▸ What is asked
Up to and including the line that contains "from the floor.", repeat each line of the data exactly, starting from the first.

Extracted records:
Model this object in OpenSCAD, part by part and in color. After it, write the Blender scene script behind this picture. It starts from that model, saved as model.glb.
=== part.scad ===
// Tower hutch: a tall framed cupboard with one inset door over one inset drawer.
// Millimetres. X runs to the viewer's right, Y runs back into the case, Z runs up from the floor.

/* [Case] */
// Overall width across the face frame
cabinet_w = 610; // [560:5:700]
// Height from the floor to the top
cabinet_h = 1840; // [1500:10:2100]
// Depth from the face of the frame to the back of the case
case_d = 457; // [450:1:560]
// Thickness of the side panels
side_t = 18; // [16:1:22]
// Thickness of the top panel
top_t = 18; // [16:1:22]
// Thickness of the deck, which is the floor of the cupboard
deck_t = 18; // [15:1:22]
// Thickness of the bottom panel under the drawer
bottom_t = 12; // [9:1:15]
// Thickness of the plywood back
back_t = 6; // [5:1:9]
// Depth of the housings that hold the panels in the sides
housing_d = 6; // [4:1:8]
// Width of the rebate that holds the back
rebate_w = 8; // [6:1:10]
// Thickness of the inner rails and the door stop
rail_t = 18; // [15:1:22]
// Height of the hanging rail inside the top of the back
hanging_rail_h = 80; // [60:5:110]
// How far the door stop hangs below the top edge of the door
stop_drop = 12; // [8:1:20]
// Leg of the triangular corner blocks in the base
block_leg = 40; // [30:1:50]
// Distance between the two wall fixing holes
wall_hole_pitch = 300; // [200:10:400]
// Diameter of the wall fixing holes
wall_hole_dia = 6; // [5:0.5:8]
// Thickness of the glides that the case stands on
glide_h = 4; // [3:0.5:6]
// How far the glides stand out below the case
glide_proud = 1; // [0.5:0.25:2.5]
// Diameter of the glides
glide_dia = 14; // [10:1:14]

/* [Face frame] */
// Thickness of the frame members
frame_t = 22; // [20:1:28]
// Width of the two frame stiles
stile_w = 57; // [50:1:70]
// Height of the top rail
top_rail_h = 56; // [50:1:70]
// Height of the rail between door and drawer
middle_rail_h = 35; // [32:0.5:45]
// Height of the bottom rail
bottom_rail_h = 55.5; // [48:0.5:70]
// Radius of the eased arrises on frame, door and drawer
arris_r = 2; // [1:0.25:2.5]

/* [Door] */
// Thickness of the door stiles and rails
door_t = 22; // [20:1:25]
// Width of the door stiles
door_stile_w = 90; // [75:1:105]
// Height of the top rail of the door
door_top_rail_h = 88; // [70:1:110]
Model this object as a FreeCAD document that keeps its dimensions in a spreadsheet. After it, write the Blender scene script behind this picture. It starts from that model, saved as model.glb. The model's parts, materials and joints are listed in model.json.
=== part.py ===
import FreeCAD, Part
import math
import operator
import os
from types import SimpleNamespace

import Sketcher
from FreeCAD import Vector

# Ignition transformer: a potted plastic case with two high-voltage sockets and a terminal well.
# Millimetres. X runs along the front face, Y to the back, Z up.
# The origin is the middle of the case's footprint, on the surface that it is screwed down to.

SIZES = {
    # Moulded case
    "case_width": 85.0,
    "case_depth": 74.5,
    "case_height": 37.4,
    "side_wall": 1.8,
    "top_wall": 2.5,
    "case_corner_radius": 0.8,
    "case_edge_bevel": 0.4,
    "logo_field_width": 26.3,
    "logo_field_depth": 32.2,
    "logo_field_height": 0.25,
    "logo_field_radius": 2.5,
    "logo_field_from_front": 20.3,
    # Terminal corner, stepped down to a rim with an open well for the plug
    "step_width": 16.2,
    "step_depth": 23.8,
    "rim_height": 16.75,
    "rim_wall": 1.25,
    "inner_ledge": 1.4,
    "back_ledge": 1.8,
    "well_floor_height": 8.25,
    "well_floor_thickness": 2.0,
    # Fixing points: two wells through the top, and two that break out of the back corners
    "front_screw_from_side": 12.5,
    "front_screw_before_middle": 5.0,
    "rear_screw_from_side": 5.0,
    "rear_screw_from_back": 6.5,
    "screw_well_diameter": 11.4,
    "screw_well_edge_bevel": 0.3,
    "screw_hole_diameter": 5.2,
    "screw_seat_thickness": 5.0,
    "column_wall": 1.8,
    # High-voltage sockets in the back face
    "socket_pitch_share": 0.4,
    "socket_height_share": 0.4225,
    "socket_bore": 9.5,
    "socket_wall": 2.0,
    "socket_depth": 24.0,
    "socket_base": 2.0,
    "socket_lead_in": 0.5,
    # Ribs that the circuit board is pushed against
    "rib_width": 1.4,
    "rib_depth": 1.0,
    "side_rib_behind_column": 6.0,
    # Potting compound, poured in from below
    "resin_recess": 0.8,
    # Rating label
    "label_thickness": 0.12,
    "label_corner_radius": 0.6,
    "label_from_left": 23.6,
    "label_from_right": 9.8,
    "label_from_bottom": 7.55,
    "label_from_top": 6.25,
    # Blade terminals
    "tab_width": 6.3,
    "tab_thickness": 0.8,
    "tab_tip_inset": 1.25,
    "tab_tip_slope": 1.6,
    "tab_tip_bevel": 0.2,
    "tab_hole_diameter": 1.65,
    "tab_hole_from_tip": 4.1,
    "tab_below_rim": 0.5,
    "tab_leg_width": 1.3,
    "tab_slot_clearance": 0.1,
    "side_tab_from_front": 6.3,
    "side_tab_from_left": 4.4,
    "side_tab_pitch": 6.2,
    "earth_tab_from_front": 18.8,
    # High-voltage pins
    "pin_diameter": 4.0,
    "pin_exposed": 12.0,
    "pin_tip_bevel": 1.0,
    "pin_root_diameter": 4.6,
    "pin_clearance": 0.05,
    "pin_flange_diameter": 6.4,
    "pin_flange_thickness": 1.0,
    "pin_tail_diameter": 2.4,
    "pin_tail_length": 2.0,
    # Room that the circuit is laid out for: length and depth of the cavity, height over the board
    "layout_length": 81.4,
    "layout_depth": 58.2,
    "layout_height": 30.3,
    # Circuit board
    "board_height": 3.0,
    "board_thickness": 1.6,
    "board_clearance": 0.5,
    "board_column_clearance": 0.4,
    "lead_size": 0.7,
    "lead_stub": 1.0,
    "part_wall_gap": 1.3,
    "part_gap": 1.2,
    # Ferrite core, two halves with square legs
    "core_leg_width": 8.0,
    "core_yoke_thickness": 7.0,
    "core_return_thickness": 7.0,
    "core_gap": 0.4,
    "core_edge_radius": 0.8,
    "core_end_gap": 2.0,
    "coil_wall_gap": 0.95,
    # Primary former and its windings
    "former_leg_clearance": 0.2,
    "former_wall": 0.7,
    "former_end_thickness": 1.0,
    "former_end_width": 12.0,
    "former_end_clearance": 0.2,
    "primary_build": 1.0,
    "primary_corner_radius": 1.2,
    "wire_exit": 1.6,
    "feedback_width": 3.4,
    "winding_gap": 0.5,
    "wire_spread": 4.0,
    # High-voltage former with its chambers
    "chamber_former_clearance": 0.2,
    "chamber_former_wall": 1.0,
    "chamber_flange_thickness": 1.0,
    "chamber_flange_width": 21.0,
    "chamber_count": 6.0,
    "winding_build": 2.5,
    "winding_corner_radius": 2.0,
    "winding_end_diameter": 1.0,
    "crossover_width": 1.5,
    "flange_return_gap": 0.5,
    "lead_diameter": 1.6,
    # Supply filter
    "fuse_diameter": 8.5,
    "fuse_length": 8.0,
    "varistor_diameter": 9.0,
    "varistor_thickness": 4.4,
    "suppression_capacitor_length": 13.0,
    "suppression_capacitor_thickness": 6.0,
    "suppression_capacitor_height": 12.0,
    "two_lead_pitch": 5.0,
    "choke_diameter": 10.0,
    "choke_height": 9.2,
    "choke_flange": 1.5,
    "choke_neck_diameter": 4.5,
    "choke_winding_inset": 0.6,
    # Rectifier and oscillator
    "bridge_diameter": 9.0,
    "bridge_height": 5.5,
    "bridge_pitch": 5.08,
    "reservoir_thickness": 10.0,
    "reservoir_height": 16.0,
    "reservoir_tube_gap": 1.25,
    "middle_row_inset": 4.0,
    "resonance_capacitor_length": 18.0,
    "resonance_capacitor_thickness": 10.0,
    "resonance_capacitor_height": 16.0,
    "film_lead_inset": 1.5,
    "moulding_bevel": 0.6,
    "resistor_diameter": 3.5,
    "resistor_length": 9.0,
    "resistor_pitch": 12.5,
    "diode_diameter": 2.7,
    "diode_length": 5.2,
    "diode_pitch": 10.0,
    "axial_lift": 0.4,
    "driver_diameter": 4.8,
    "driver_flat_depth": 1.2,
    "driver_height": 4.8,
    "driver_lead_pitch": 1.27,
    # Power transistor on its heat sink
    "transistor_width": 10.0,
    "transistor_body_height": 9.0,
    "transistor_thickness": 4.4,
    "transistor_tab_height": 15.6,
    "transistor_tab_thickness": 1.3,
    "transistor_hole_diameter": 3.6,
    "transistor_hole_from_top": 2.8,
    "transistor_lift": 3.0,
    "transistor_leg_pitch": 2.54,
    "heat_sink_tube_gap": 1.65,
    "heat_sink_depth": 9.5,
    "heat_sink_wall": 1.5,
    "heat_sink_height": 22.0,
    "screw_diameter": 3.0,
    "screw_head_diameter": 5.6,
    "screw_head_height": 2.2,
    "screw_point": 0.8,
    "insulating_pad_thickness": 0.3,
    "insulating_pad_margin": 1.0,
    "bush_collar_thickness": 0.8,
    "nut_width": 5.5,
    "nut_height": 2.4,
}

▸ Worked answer
Model this object in OpenSCAD, part by part and in color. After it, write the Blender scene script behind this picture. It starts from that model, saved as model.glb.
=== part.scad ===
// Tower hutch: a tall framed cupboard with one inset door over one inset drawer.
// Millimetres. X runs to the viewer's right, Y runs back into the case, Z runs up from the floor.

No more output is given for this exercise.